- _The problem_:
Set down the material below in full, matching it exactly.

- _Collected data_:
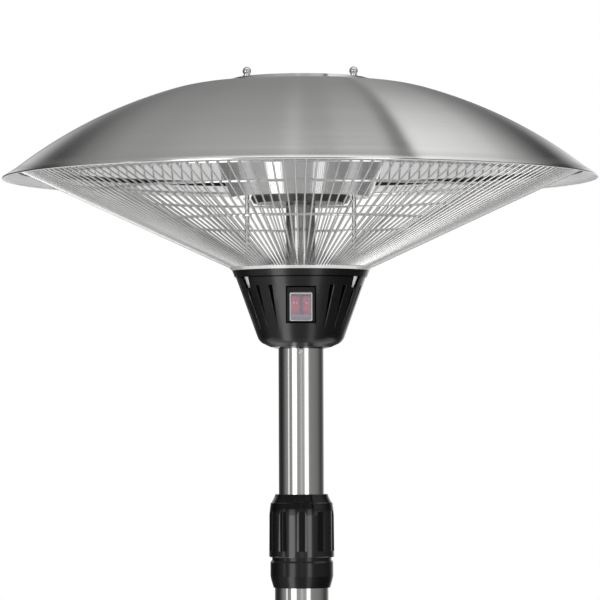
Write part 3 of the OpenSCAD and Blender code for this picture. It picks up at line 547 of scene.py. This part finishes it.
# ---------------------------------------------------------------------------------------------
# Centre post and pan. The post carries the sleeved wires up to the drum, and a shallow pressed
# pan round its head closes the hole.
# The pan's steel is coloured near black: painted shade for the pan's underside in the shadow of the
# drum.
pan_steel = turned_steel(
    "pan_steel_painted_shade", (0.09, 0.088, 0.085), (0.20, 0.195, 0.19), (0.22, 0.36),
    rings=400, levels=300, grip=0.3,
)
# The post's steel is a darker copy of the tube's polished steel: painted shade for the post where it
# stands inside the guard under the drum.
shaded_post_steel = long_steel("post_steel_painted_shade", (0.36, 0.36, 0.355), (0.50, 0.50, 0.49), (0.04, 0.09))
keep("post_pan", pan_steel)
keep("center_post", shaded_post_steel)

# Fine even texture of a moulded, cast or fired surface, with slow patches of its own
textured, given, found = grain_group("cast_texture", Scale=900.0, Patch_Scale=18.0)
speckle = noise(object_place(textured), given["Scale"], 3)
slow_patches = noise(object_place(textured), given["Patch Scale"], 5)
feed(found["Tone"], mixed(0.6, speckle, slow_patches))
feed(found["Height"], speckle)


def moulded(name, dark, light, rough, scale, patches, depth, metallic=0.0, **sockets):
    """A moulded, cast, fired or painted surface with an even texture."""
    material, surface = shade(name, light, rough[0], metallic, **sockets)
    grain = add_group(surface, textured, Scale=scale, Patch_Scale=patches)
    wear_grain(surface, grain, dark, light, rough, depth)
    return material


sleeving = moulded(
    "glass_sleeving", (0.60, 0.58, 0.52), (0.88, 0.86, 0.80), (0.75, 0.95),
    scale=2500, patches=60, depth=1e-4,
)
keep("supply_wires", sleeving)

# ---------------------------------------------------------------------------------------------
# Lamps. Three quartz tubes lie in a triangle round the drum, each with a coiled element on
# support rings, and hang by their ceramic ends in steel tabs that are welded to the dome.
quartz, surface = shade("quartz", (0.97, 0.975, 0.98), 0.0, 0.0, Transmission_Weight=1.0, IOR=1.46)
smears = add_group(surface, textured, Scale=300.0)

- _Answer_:
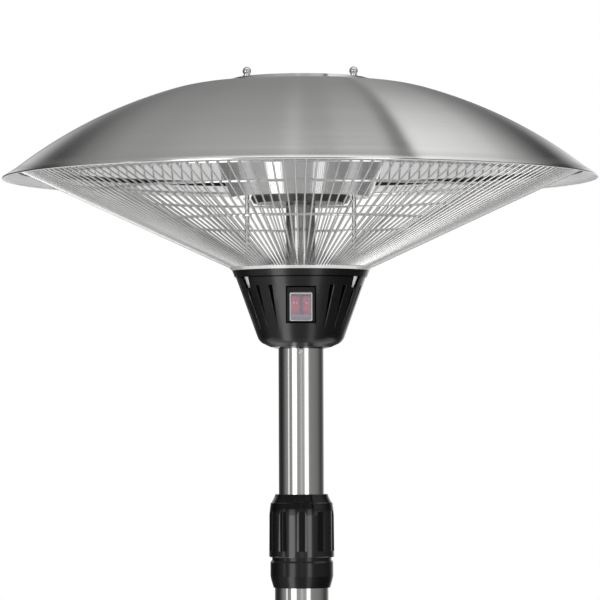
Write part 3 of the OpenSCAD and Blender code for this picture. It picks up at line 547 of scene.py. This part finishes it.
# ---------------------------------------------------------------------------------------------
# Centre post and pan. The post carries the sleeved wires up to the drum, and a shallow pressed
# pan round its head closes the hole.
# The pan's steel is coloured near black: painted shade for the pan's underside in the shadow of the
# drum.
pan_steel = turned_steel(
    "pan_steel_painted_shade", (0.09, 0.088, 0.085), (0.20, 0.195, 0.19), (0.22, 0.36),
    rings=400, levels=300, grip=0.3,
)
# The post's steel is a darker copy of the tube's polished steel: painted shade for the post where it
# stands inside the guard under the drum.
shaded_post_steel = long_steel("post_steel_painted_shade", (0.36, 0.36, 0.355), (0.50, 0.50, 0.49), (0.04, 0.09))
keep("post_pan", pan_steel)
keep("center_post", shaded_post_steel)

# Fine even texture of a moulded, cast or fired surface, with slow patches of its own
textured, given, found = grain_group("cast_texture", Scale=900.0, Patch_Scale=18.0)
speckle = noise(object_place(textured), given["Scale"], 3)
slow_patches = noise(object_place(textured), given["Patch Scale"], 5)
feed(found["Tone"], mixed(0.6, speckle, slow_patches))
feed(found["Height"], speckle)


def moulded(name, dark, light, rough, scale, patches, depth, metallic=0.0, **sockets):
    """A moulded, cast, fired or painted surface with an even texture."""
    material, surface = shade(name, light, rough[0], metallic, **sockets)
    grain = add_group(surface, textured, Scale=scale, Patch_Scale=patches)
    wear_grain(surface, grain, dark, light, rough, depth)
    return material


sleeving = moulded(
    "glass_sleeving", (0.60, 0.58, 0.52), (0.88, 0.86, 0.80), (0.75, 0.95),
    scale=2500, patches=60, depth=1e-4,
)
keep("supply_wires", sleeving)

# ---------------------------------------------------------------------------------------------
# Lamps. Three quartz tubes lie in a triangle round the drum, each with a coiled element on
# support rings, and hang by their ceramic ends in steel tabs that are welded to the dome.
quartz, surface = shade("quartz", (0.97, 0.975, 0.98), 0.0, 0.0, Transmission_Weight=1.0, IOR=1.46)
smears = add_group(surface, textured, Scale=300.0)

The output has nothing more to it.